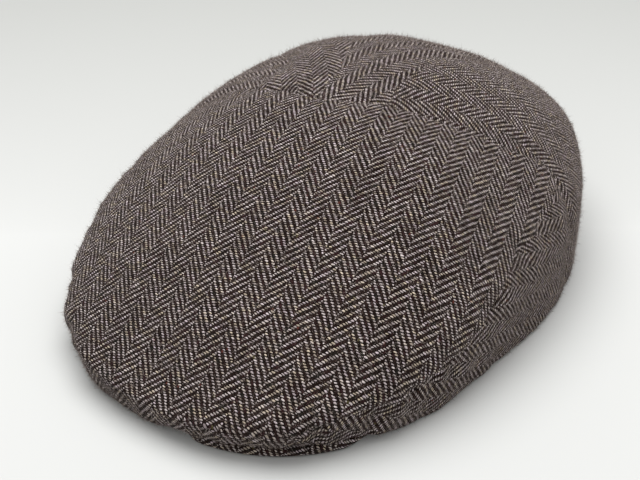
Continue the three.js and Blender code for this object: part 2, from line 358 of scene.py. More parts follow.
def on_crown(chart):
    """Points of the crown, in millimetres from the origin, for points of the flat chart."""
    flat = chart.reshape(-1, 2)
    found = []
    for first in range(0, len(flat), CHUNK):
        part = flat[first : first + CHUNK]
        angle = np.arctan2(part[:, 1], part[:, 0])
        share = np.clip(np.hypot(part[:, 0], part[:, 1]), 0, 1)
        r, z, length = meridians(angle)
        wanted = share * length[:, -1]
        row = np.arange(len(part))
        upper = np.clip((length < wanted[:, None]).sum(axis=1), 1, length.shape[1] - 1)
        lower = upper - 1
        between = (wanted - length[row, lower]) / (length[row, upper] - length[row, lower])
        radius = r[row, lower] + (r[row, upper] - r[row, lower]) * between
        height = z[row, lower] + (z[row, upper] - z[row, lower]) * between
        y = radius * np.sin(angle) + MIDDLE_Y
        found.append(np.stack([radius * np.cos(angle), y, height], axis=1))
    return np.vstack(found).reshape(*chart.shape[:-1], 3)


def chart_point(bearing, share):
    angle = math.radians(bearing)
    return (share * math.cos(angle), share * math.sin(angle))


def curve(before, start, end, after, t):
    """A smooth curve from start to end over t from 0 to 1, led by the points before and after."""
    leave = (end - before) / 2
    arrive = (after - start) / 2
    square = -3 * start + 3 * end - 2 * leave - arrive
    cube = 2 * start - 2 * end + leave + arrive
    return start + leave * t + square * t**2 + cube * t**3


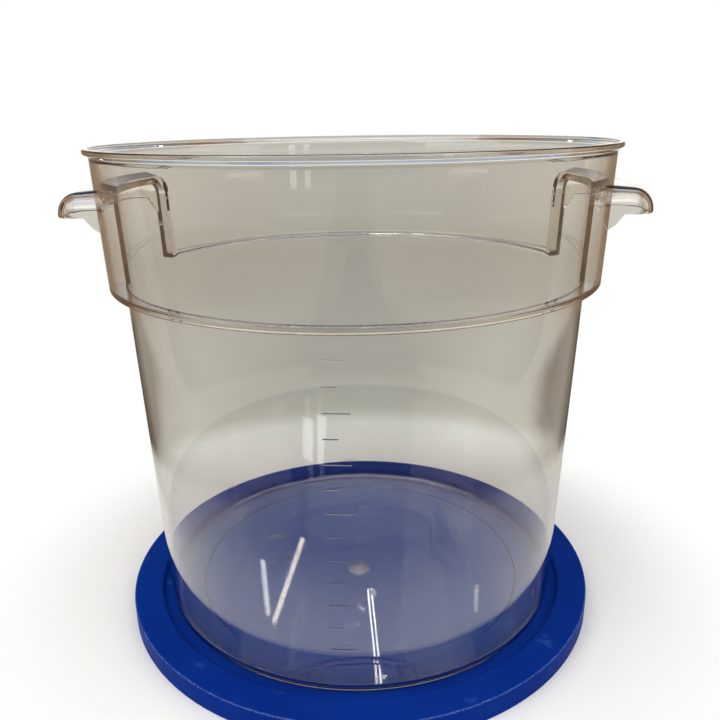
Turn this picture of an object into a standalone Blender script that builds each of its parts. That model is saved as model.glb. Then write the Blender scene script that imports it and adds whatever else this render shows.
□ □ □
Given instruction
Return each line in the records that holds the string "parts".

Solution
Continue the three.js and Blender code for this object: part 2, from line 358 of scene.py. More parts follow.
Turn this picture of an object into a standalone Blender script that builds each of its parts. That model is saved as model.glb. Then write the Blender scene script that imports it and adds whatever else this render shows.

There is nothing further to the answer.